Ach ja: Wer in Taipeh auf der Suche nach belgischen Spezialbieren ist, der ist beim Shida Nightmarket genau richtig. Was das "Cafe Bastille" per Leuchtreklame verkündet, ist kein leeres Versprechen. Das beweisen die aufgereihten Flaschen, unter denen sich einige Juwelen befinden. Und auch der leere "Duvel"-Karton zeigt, dass dieses belgische Starkbier in Bars dieses Viertels zu haben ist.

Um noch mit der MRT (Metro) zurück zum Hotel zu kommen und nicht auf ein Taxi angewiesen zu sein, machte ich mich kurz nach elf Uhr auf den Rückweg. Zunächst einmal bis zur Haltestelle "Taipei City Hall", wo ich in einem 7-Eleven nochmals ein Bier kaufte und staunend den in den vergangenen fünf Monaten weit gediehenen Rohbau des "Tapei Financial Center" betrachtete. Wenn die Taiwanesen loslegen, geht es eben Ratzfatz, da bleibt kein Auge trocken. Schaffiges Völkchen.

Weiter ging es zu Fuss in Richtung Hotel "United", unserer Unterkunft. Unterwegs schmunzelte ich über die etwas eigenartige Art und Weise, wie kleine Bäumchen mit blauen LEDs behängt werden, um Weihnachtsstimmung zu erzeugen. Da es grad mal Mitternacht war, legte ich noch eine Ehrenrunde ein - und merkte, dass ich genau diese Ecke der Stadt vor drei Jahren bei meinem allerersten Besuch in Taipeh am ersten Tag schon einmal durchwandert hatte - damals auf dem Weg vom Hotel "Aurora Garden" zum Taipei 101.

 Wie ich die futuristische Zentrale des TV-Senders "CTV" passierte, wurde ich Zeuge eines Falls von Fahrerflucht: Ein Autofahrer unterschätzte in einer Seitengasse die Breite seiner Karre, streifte einen abgestellten Scooter und demolierte diesen nachhaltig. Der Fahrer liess sich nichts anmerken und fuhr ungebremst weiter. Tja, ein lärmiger und stinkiger Scooter weniger, nur bedingt ein Verlust für die Lebensqualität in Taipeh.

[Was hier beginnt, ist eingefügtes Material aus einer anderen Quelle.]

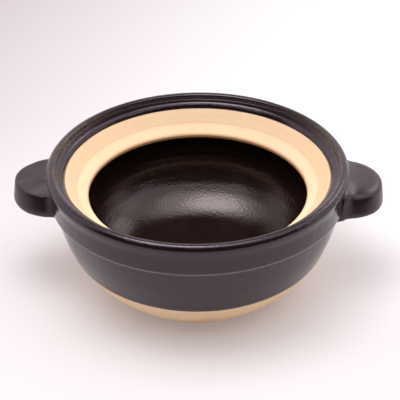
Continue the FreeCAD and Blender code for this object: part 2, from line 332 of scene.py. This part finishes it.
def coat(run, thick, fade_start=True, fade_end=True):
    """The section of a coat of glaze on a run of the clay: its face, with rolled edges, and back along the
    clay. Where an edge fades, the coat thickens over its roll, and a bead stands behind it."""
    roll = 1.6
    bead_at, bead_width, bead_share = 3.0, 1.8, 0.3
    thinnest_share = 0.04

    def fine(points):
        near = Vector(points[0])
        away = (Vector(points[1]) - near).normalized()
        steps = [tuple(near + away * step) for step in (0.12, 0.3, 0.55, 0.9, 1.4)]
        return [points[0]] + steps + points[1:]

    if fade_start:
        run = fine(run)
    if fade_end:
        run = fine(run[::-1])[::-1]
    spots = [Vector(point) for point in run]
    travelled = [0.0]
    for a, b in zip(spots, spots[1:]):
        travelled.append(travelled[-1] + (b - a).length)
    face = []
    for i, spot in enumerate(spots):
        way = (spots[min(i + 1, len(spots) - 1)] - spots[max(i - 1, 0)]).normalized()
        cover = 1.0
        for faded, distance in ((fade_start, travelled[i]), (fade_end, travelled[-1] - travelled[i])):
            if faded:
                cover *= math.sqrt(1 - (1 - min(distance / roll, 1.0)) ** 2)
                cover *= 1 + bead_share * bell(distance, bead_at, bead_width)
        if spot.x < 0.01:
            way = Vector((-1.0, 0.0))
        face.append(spot + Vector((way.y, -way.x)) * thick * max(cover, thinnest_share))
    back = spots[::-1]
    loop = face + back
    if fade_start:
        loop = loop + [face[0]]
    return [tuple(point) for point in loop]


def black_iron_glaze(finish, deep, pale, sheen, glossiest, mattest, peel_depth, run_depth):
    """Iron glaze, fired black: glossy, with orange peel, pinholes and faint vertical runs. Where it is thin
    it breaks to brown on the lip; below the lip, along its marked line, it is lighter grey. The depths are in
    millimetres."""
    material = bpy.data.materials.new(f"black iron glaze, {finish}")
    material.use_nodes = True
    tree = material.node_tree
    shader = tree.nodes["Principled BSDF"]
    shader.inputs["IOR"].default_value = 1.56
    shader.inputs["Specular Tint"].default_value = linear(sheen)
    place = node(tree, "ShaderNodeTexCoord").outputs["Object"]
    clouds = node(tree, "ShaderNodeTexNoise", {"Vector": place, "Scale": 1 / 0.018, "Detail": 3.0}).outputs[0]
    black = node(tree, "ShaderNodeMix", {"Factor": clouds, 6: linear(deep), 7: linear(pale)},
                 data_type="RGBA").outputs[2]
    thin = node(tree, "ShaderNodeAttribute", attribute_name="thin").outputs["Fac"]
    streaks = node(tree, "ShaderNodeTexNoise",
                   {"Vector": place, "Scale": 1 / 0.006, "Detail": 4.0}).outputs[0]
    patch = node(tree, "ShaderNodeMapRange", {"Value": streaks, "From Min": 0.3, "From Max": 0.7}).outputs[0]
    # on the lip it breaks only towards the handles, where the pot was held and drained
    axes = node(tree, "ShaderNodeSeparateXYZ", {0: place}).outputs
    across = node(tree, "ShaderNodeMath", {0: axes["X"]}, operation="ABSOLUTE").outputs[0]
    aside = node(tree, "ShaderNodeMapRange",
                 {"Value": across, "From Min": 0.085, "From Max": 0.116}).outputs[0]
    below = node(tree, "ShaderNodeMapRange", {
        "Value": axes["Z"], "From Min": 0.096, "From Max": 0.099, "To Min": 1.0, "To Max": 0.0,
    }).outputs[0]
    bare = node(tree, "ShaderNodeMath", {0: aside, 1: below}, operation="MAXIMUM").outputs[0]
    patch = node(tree, "ShaderNodeMath", {0: patch, 1: below}, operation="MAXIMUM").outputs[0]
    broken = node(tree, "ShaderNodeMath", {0: thin, 1: patch}, operation="MULTIPLY").outputs[0]
    broken = node(tree, "ShaderNodeMath", {0: broken, 1: bare}, operation="MULTIPLY").outputs[0]
    break_colour = node(tree, "ShaderNodeMix", {"Factor": below, 6: linear("#5c4c44"), 7: linear("#7a6e74")},
                        data_type="RGBA").outputs[2]
    colour = node(tree, "ShaderNodeMix", {"Factor": broken, 6: black, 7: break_colour},
                  data_type="RGBA").outputs[2]
    tree.links.new(colour, shader.inputs["Base Color"])
    gloss = node(tree, "ShaderNodeMapRange",
                 {"Value": clouds, "To Min": glossiest, "To Max": mattest}).outputs[0]
    tree.links.new(gloss, shader.inputs["Roughness"])
    # ripples of about 9 mm, orange peel of 2 mm, runs 5 mm wide, and a pinhole every 8 mm or so
    ripple = node(tree, "ShaderNodeTexNoise",
                  {"Vector": place, "Scale": 1 / 0.009, "Detail": 1.0}).outputs[0]
    peel = node(tree, "ShaderNodeTexNoise", {"Vector": place, "Scale": 1 / 0.0020, "Detail": 1.0}).outputs[0]
    upright = node(tree, "ShaderNodeVectorMath",
                   {0: place, 1: (1.0, 1.0, 0.15)}, operation="MULTIPLY").outputs[0]
    runs = node(tree, "ShaderNodeTexNoise", {"Vector": upright, "Scale": 1 / 0.005, "Detail": 2.0}).outputs[0]
    dots = node(tree, "ShaderNodeTexVoronoi", {"Vector": place, "Scale": 1 / 0.008}).outputs["Distance"]
    holes = node(tree, "ShaderNodeMapRange",
                 {"Value": dots, "From Max": 0.06, "To Min": 0.0, "To Max": 1.0}).outputs[0]
    bump = node(tree, "ShaderNodeBump", {"Strength": 1.0, "Distance": 0.10 * MM, "Height": ripple}).outputs[0]
    bump = node(tree, "ShaderNodeBump",
                {"Distance": run_depth * MM, "Height": runs, "Normal": bump}).outputs[0]
    bump = node(tree, "ShaderNodeBump", {
        "Strength": 1.0, "Distance": peel_depth * MM, "Height": peel, "Normal": bump,
    }).outputs[0]
    bump = node(tree, "ShaderNodeBump",
                {"Strength": 1.0, "Distance": 0.15 * MM, "Height": holes, "Normal": bump})
    tree.links.new(bump.outputs[0], shader.inputs["Normal"])
    return material


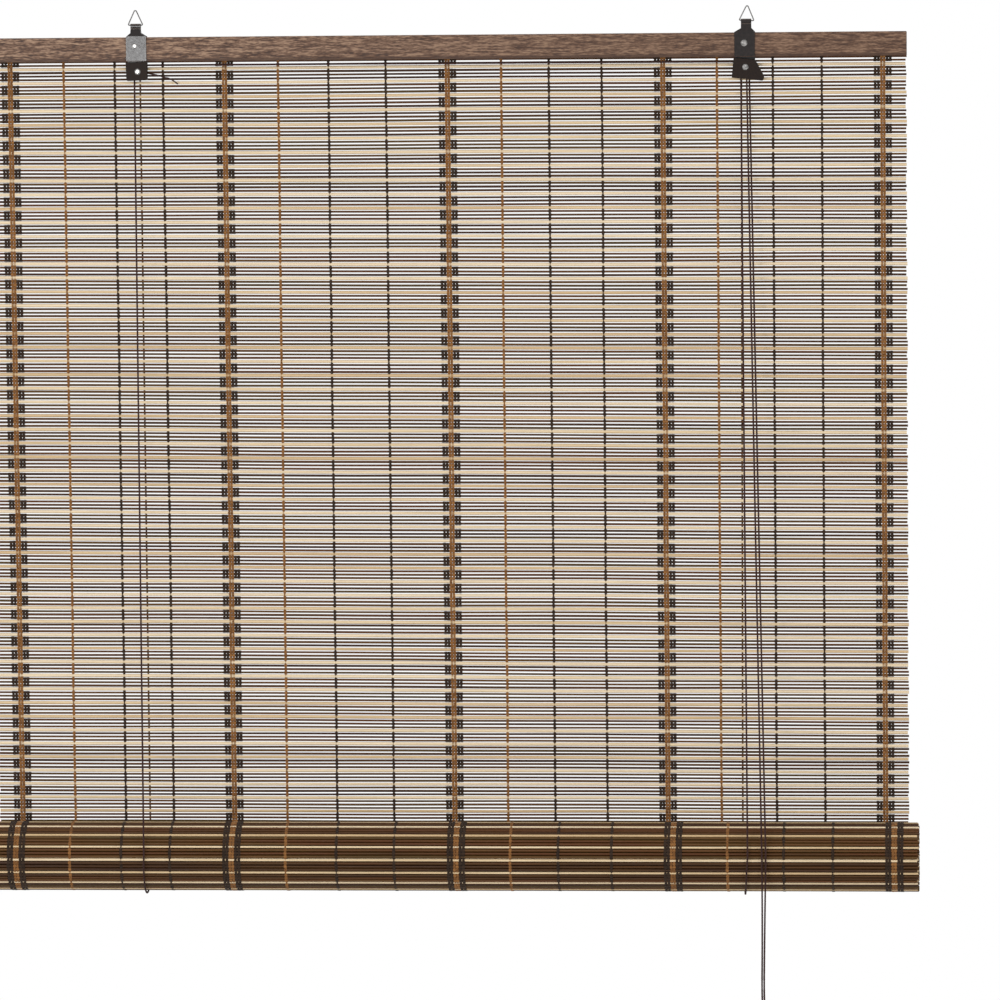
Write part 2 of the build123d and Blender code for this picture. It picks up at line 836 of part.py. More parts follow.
# Loose end of cord, knotted behind the left cover
tail_points = [
    (axle_l + tail_knot[0], tail_knot[1], axle_height + tail_knot[2]),
    (-306.2, -0.6, -69.3),
    (-300.4, -0.9, -72.2),
    (-295.4, -0.9, -72.5),
    (-290.5, -0.7, -75.5),
    (-285.5, -0.5, -79.2),
]
with BuildPart() as cord_tail_left:
    with BuildLine() as tail_route:
        FilletPolyline(*tail_points, radius=soft_radii(tail_points))
    tail_wire = tail_route.wires()[0]
    with BuildSketch(Plane(origin=tail_wire @ 0, z_dir=tail_wire % 0)):
        RegularPolygon(loose_end / 2, cord_sides)
    sweep(path=tail_wire)
    with BuildSketch(Plane.XZ.offset(-tail_points[0][1])):
        with Locations((tail_points[0][0], tail_points[0][2])):
            RegularPolygon(tail_knot_radius, cord_sides)
    extrude(amount=tail_knot_radius, both=True)
print("cord_tail_left length", round(tail_wire.length, 1), "arc radii", soft_radii(tail_points))
save(cord_tail_left.part, "cord_tail_left")
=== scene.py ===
import logging
import random
from dataclasses import dataclass, field
from enum import Enum
from math import ceil, cos, pi, radians, sin
from typing import Iterator, Sequence

import bmesh
import bpy
from mathutils import Matrix, Vector, noise


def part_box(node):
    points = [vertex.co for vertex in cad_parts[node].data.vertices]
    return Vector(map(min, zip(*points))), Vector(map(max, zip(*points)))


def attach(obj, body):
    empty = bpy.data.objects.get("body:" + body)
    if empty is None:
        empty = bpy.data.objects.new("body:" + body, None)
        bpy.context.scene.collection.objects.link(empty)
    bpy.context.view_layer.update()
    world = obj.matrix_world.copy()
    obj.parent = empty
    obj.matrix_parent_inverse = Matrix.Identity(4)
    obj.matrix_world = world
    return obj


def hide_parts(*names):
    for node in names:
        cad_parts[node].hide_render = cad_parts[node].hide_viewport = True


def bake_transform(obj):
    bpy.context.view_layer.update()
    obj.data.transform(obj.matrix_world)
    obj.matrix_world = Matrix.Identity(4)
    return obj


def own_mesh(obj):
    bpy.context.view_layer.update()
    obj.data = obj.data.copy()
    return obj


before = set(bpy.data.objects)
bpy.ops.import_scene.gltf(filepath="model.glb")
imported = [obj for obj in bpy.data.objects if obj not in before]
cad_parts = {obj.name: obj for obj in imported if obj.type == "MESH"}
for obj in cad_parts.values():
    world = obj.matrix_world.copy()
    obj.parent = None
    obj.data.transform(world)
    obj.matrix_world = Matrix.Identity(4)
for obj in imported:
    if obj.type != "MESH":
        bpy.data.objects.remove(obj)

# A roll-up blind of stained bamboo reeds, hung by two rings and half rolled up.
# Metres, +Z up, front towards -Y. The origin lies between the two hooks.

MM = 0.001
Rgb = tuple[float, float, float]
Socket = bpy.types.NodeSocket
log = logging.getLogger("blind")


class Body(Enum):
    """Bodies of the frame that pieces ride on."""

    HEAD = "head"
    ROLL = "roll"
    SLING = "roll_sling"
    PULL_END = "pull_end"


class Warp(Enum):
    """Kinds of warp column, by how they cover the reeds."""

    DARK_BAND = "dark_band"
    ORANGE_BAND = "orange_band"
    DARK_SINGLE = "dark_single"
    ORANGE_SINGLE = "orange_single"


def linear(colour: Rgb) -> tuple[float, ...]:
    """Scene-linear colour of a colour as a screen shows it.

    Args:
        colour: Red, green and blue, 0 to 1, as seen on a screen.

    Returns:
        Linear red, green and blue, and a full alpha.
    """
    bright = [((part + 0.055) / 1.055) ** 2.4 if part > 0.04045 else part / 12.92 for part in colour]
    return (*bright, 1.0)


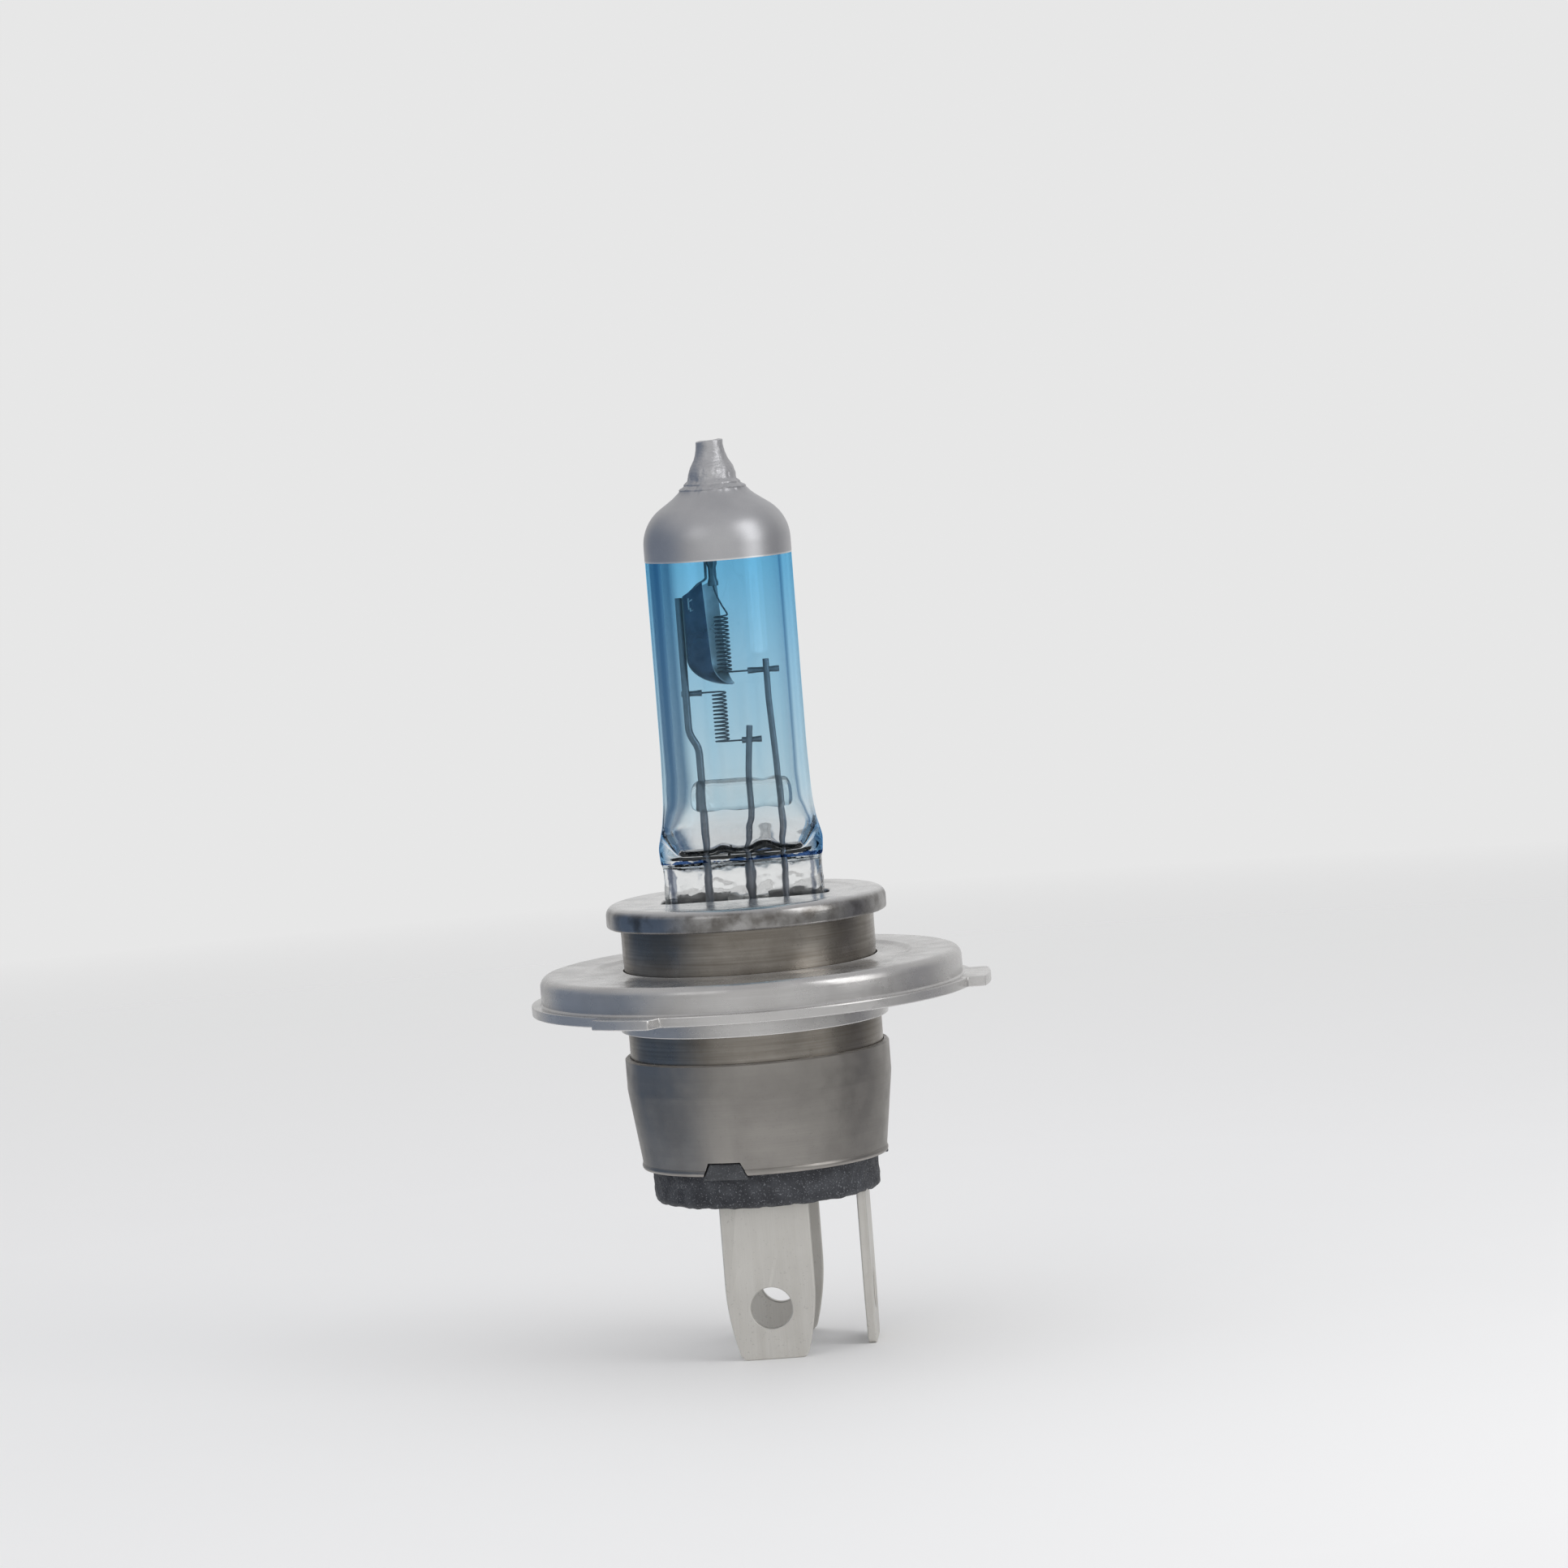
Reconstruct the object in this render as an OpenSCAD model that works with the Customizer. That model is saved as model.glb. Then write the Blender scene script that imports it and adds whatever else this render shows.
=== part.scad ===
// Two-filament halogen headlight bulb on a three-lug pre-focus base, in millimetres.
// +Z runs along the reference axis towards the glass tip. +X points at the wide lug, which is
// up when the bulb is fitted. The origin is the centre of the plane that the lugs seat on.

/* [Glass] */
// Outer radius of the glass tube
glass_r = 6.55; // [6.3:0.05:6.8]
// Thickness of the tube wall
glass_wall = 1.2; // [0.8:0.05:1.3]
// Height of the sealed-off tip above the reference plane
glass_tip_z = 49.4; // [48.8:0.1:50]
// Height at which the silver coating starts
silver_edge_z = 38.85; // [38:0.05:39.5]
// Width of the flat pinch seal
pinch_w = 14.4; // [14:0.1:14.8]
// Thickness of the pinch seal between its beaded edges
pinch_t = 4; // [3.8:0.1:4]

/* [Filaments] */
// Height of the low-beam coil's first turn
low_coil_z = 28.5; // [28.3:0.05:28.8]
// Length of the low-beam coil
low_coil_l = 5.2; // [5:0.1:5.5]
// Height of the high-beam coil's first turn
high_coil_z = 22.3; // [22:0.05:22.5]
// Length of the high-beam coil
high_coil_l = 4.5; // [4.2:0.1:4.6]
// Radius of both coils at the middle of their wire
coil_r = 0.6; // [0.56:0.02:0.62]
// Turns in the low-beam coil
low_turns = 14; // [12:1:16]
// Turns in the high-beam coil
high_turns = 13; // [11:1:15]

/* [Base] */
// Radius of the flange's pilot wall, which centres the bulb in the lamp
pilot_r = 19; // [18.9:0.05:19.1]
// Radius over the three lugs
lug_r = 21.5; // [21.2:0.1:21.6]
// Radius of the sleeve that the flange is welded to
sleeve_r = 11.4; // [11.3:0.05:11.4]
// Radius of the plate that carries the glass
plate_r = 12.6; // [12.4:0.1:13]
// Radius of the base shell where a rubber boot seats
shell_r = 11.9; // [11.9:0.05:12]

/* [Terminals] */
// Width of each blade
blade_w = 8; // [7.8:0.1:8]
// Thickness of each blade
blade_t = 0.8; // [0.7:0.05:0.8]
// Depth of the blade tips behind the reference plane
blade_tip_z = -32.5; // [-33:0.1:-32]
// Distance of the two side blades from the axis
side_blade_y = 7.5; // [7.4:0.1:7.6]
// Distance of the top blade from the axis
top_blade_x = 8.5; // [8.4:0.05:8.5]

/* [Hidden] */
$fn = 64;
eps = 0.05;             // overshoot of a cutter past the face that it cuts

// Glass
dome_z = 40.2;          // where the tube starts to close
neck_z = 45.9;          // where the tip is drawn off the dome
shoulder_z = 16.2;      // where the tube starts to flatten into the pinch
pinch_top = 12.2;
pinch_bottom = -1.2;
pinch_bead_r = 2.2;     // radius of the beads along the pinch's edges
pinch_bead_x = pinch_w / 2 - pinch_bead_r;
cavity_floor_z = 12.9;
silver_t = 0.06;
film_t = 0.03;
film_foot_z = 16.4;

// Wires inside the glass: where each one runs in the pinch and in the bridge
common_x = -3.1;
high_x = 0.7;
low_x = 3.8;
high_bridge_x = 1.2;
common_wire_r = 0.34;
wire_r = 0.28;
pin_end_z = -2.8;       // the wires leave the pinch and end here
bridge_z = 17.4;
bridge_r = 1.6;
bridge_from = -4.1;
bridge_to = 4.9;
low_wire_top = 29.5;
high_wire_top = 23.6;
common_wire_top = 35.5;

// Filaments
leg_r = 0.08;
coil_step = 30;         // degrees between two points on a coil
low_coil_x = -0.2;
high_coil_x = -0.9;     // the high-beam coil sits below the reference axis
leg_sleeve_r = 0.28;
sleeve_bore = leg_r + 0.02;
leg_y = coil_r;         // the legs leave the coils behind the support wires
front_sleeve_x = -0.65;
front_sleeve_z = 36.4;
front_sleeve_l = 2.3;
front_sleeve_r = 0.48;

// Shield
shield_t = 0.18;
shield_half_w = 2.9;
shield_floor_x = -3.52;
shield_near_rim = -1.1;
shield_far_rim = -0.25; // this side stands higher, which gives the beam its step
shield_rear_z = 30;
shield_rear_l = 2.6;
shield_tip_x = 0.73;
shield_front_z = 35.6;
shield_front_rise = 1.3;
tongue_w = 1.2;
tongue_t = 0.2;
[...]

Zumal es ein hässlicher, moderner Scooter war, der dran glauben musste.

Bei diesem leicht angerosteten Bijou, das ich wenige Minuten zuvor photographiert hatte, hätte mich der von mir beobachtete Unfall weit mehr aufgewühlt: Eine echte Piaggo Vespa mit Einzelsitzchen, wenn auch der zweite Sitz nicht original ist. Trotz grossflächig angreifendem Flugrost zeitlos schön (wenn auch kaum weniger laut oder stinkig), das Teil.